Set task =
Every line below must be reproduced exactly. Copy them all.
====
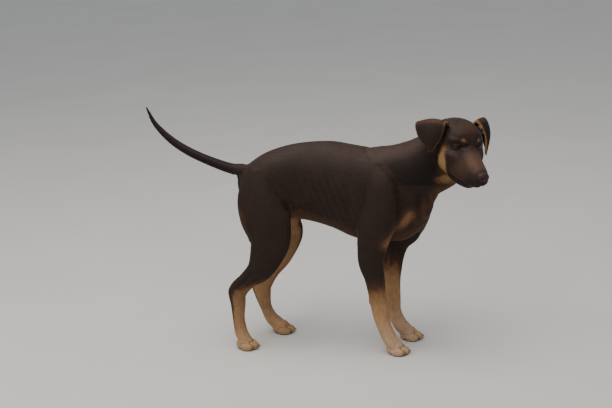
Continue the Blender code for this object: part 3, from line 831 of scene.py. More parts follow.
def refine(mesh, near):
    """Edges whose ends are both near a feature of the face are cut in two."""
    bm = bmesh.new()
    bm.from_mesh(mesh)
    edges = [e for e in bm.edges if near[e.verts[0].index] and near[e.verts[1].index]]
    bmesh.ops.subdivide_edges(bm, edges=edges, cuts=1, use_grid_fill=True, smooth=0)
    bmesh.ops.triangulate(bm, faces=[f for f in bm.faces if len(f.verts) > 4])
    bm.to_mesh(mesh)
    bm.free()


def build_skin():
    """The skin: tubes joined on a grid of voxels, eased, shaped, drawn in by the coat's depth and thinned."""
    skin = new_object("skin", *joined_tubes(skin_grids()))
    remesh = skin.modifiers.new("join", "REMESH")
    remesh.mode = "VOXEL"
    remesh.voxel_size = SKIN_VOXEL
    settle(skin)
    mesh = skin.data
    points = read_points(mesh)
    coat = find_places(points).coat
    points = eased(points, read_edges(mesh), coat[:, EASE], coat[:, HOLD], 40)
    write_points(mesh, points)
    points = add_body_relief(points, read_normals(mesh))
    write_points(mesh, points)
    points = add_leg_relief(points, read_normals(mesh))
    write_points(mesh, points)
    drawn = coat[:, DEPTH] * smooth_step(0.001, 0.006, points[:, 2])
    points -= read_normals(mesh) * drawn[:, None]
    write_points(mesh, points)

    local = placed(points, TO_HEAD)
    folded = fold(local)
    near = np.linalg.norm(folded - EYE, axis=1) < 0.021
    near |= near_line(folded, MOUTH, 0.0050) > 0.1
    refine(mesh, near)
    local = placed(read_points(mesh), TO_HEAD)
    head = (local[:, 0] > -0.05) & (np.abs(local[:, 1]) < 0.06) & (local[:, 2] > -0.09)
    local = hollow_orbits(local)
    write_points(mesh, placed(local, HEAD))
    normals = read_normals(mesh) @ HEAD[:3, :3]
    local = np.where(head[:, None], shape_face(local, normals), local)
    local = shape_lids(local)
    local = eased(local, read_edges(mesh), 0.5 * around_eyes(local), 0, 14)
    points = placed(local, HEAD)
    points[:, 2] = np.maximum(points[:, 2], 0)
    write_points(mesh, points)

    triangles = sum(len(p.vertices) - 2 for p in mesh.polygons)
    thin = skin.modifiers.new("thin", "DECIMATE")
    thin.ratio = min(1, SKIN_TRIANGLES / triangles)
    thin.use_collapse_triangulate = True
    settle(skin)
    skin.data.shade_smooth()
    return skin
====
The reply =
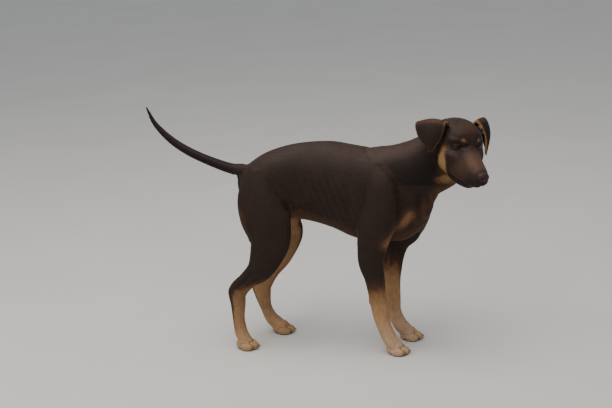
Continue the Blender code for this object: part 3, from line 831 of scene.py. More parts follow.
def refine(mesh, near):
    """Edges whose ends are both near a feature of the face are cut in two."""
    bm = bmesh.new()
    bm.from_mesh(mesh)
    edges = [e for e in bm.edges if near[e.verts[0].index] and near[e.verts[1].index]]
    bmesh.ops.subdivide_edges(bm, edges=edges, cuts=1, use_grid_fill=True, smooth=0)
    bmesh.ops.triangulate(bm, faces=[f for f in bm.faces if len(f.verts) > 4])
    bm.to_mesh(mesh)
    bm.free()


def build_skin():
    """The skin: tubes joined on a grid of voxels, eased, shaped, drawn in by the coat's depth and thinned."""
    skin = new_object("skin", *joined_tubes(skin_grids()))
    remesh = skin.modifiers.new("join", "REMESH")
    remesh.mode = "VOXEL"
    remesh.voxel_size = SKIN_VOXEL
    settle(skin)
    mesh = skin.data
    points = read_points(mesh)
    coat = find_places(points).coat
    points = eased(points, read_edges(mesh), coat[:, EASE], coat[:, HOLD], 40)
    write_points(mesh, points)
    points = add_body_relief(points, read_normals(mesh))
    write_points(mesh, points)
    points = add_leg_relief(points, read_normals(mesh))
    write_points(mesh, points)
    drawn = coat[:, DEPTH] * smooth_step(0.001, 0.006, points[:, 2])
    points -= read_normals(mesh) * drawn[:, None]
    write_points(mesh, points)

    local = placed(points, TO_HEAD)
    folded = fold(local)
    near = np.linalg.norm(folded - EYE, axis=1) < 0.021
    near |= near_line(folded, MOUTH, 0.0050) > 0.1
    refine(mesh, near)
    local = placed(read_points(mesh), TO_HEAD)
    head = (local[:, 0] > -0.05) & (np.abs(local[:, 1]) < 0.06) & (local[:, 2] > -0.09)
    local = hollow_orbits(local)
    write_points(mesh, placed(local, HEAD))
    normals = read_normals(mesh) @ HEAD[:3, :3]
    local = np.where(head[:, None], shape_face(local, normals), local)
    local = shape_lids(local)
    local = eased(local, read_edges(mesh), 0.5 * around_eyes(local), 0, 14)
    points = placed(local, HEAD)
    points[:, 2] = np.maximum(points[:, 2], 0)
    write_points(mesh, points)

    triangles = sum(len(p.vertices) - 2 for p in mesh.polygons)
    thin = skin.modifiers.new("thin", "DECIMATE")
    thin.ratio = min(1, SKIN_TRIANGLES / triangles)
    thin.use_collapse_triangulate = True
    settle(skin)
    skin.data.shade_smooth()
    return skin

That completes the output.